By Karl Quinn
It's not quite the same as walking on water, but Australian stunt rider Robbie Maddison riding his motorcycle across the surface of the Yarra comes a close second.
Maddison took his KTM 450 out for a spin across the muddy brown surface of the river on Thursday morning, as you do; well, it's one way to beat the peak-hour rush. He rode 1.7 kilometres at an average speed of about 70km/h. When he got back to the riverbank, he dried off and did it again.
"This was my first time doing it as a public thing," the 35-year-old stunt rider, originally from Kiama, in New South Wales, but now based in the US, told Fairfax once he was back on terra firma. "It was really special for me to bring the water bike to Australia for the first time."
But Maddison's ride was no Christmas miracle, more a case of engineering moving in mysterious ways. His bike is equipped with water skis attached to each wheel. It sports a specially adapted hill-climbing tyre on the rear wheel, with massive rubber knobs that scoop water out behind and propel the bike forward. "It works exactly like the wheel of a paddle steamer," he explains.
It's not the first time the former FMX (freestyle motocross) rider has traded dirt for water. In 2015, he took his bike to the waves in Tahiti, in a stunt labelled "Robbie Maddison's Pipe Dream". Even now he's working on a Pipe Dream 2, which he plans to film as soon as conditions are right. "We're just waiting for a monster swell off the coast of Mexico."
That Tahiti ride was three years in the planning, but a lifetime in the dreaming. "I've wanted to do this since I was a little kid," he says.
The Yarra run was set up in a mere six weeks. In fact, Maddison was so busy working on Pipe Dream 2 that he only arrived in Australia on Wednesday afternoon. No time for a practice run; indeed, one missed connection and the whole thing would have fallen over.
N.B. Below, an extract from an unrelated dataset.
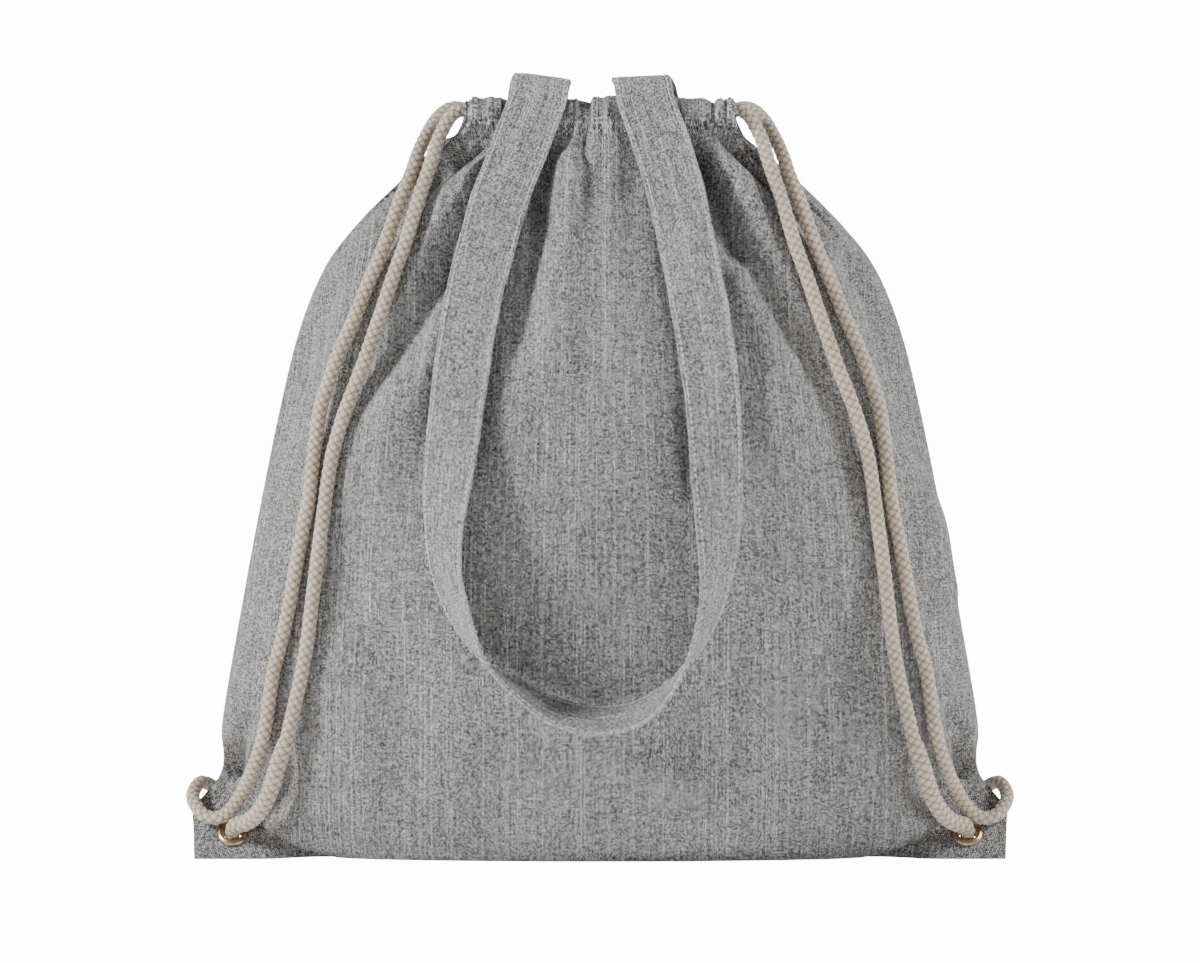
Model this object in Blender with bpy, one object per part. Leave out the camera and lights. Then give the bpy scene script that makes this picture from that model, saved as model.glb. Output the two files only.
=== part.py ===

The stunt was staged in part to publicise the upcoming film xXx: The Return of Xander Cage, in which Maddison doubles for Vin Diesel in the motorcycle sequences, including one in which Diesel rides (or appears to ride) his bike across water. It's Maddison's second film outing, the first coming in Skyfall, where he performed the bike stunts for Daniel Craig. His next is in an ad for Ralph Lauren, in which he doubles for Australian actor Luke Bracey, star of the Point Break remake.
Inspired by Evel Knievel, Maddison holds a clutch of distance records – including longest ramp-to-ramp jump, and highest jump. But he retired recently from the FMX circuit on the advice of his doctor, who was, he says, "a bit worried about all those knocks on the head".
Not that the water bike is without its dangers. In July, a man named Blake Becker died in Montana while attempting to cross a lake on his motorcycle; it appears he may have become tangled in the safety equipment that was meant to keep him alive.
"I really want to stress this: don't try this at home," says Maddison. "I've nearly drowned a few times. I rode a 20-foot wave in Tahiti and got hit in the back by my bike. I wasn't able to breathe; it was only the air balloons that saved me."
In getting to this stage, he admits to having sunk "a lot of bikes – I couldn't even give you a number. On Triple X we killed 12 bikes", in preparing for the Tahiti ride, he told Wired last year, he sank over 100 times.
Impressive as his waterborne stunts are, Maddison insists they are no more than works in progress.
"We have a vision for this thing," he says. "We're not even halfway there yet."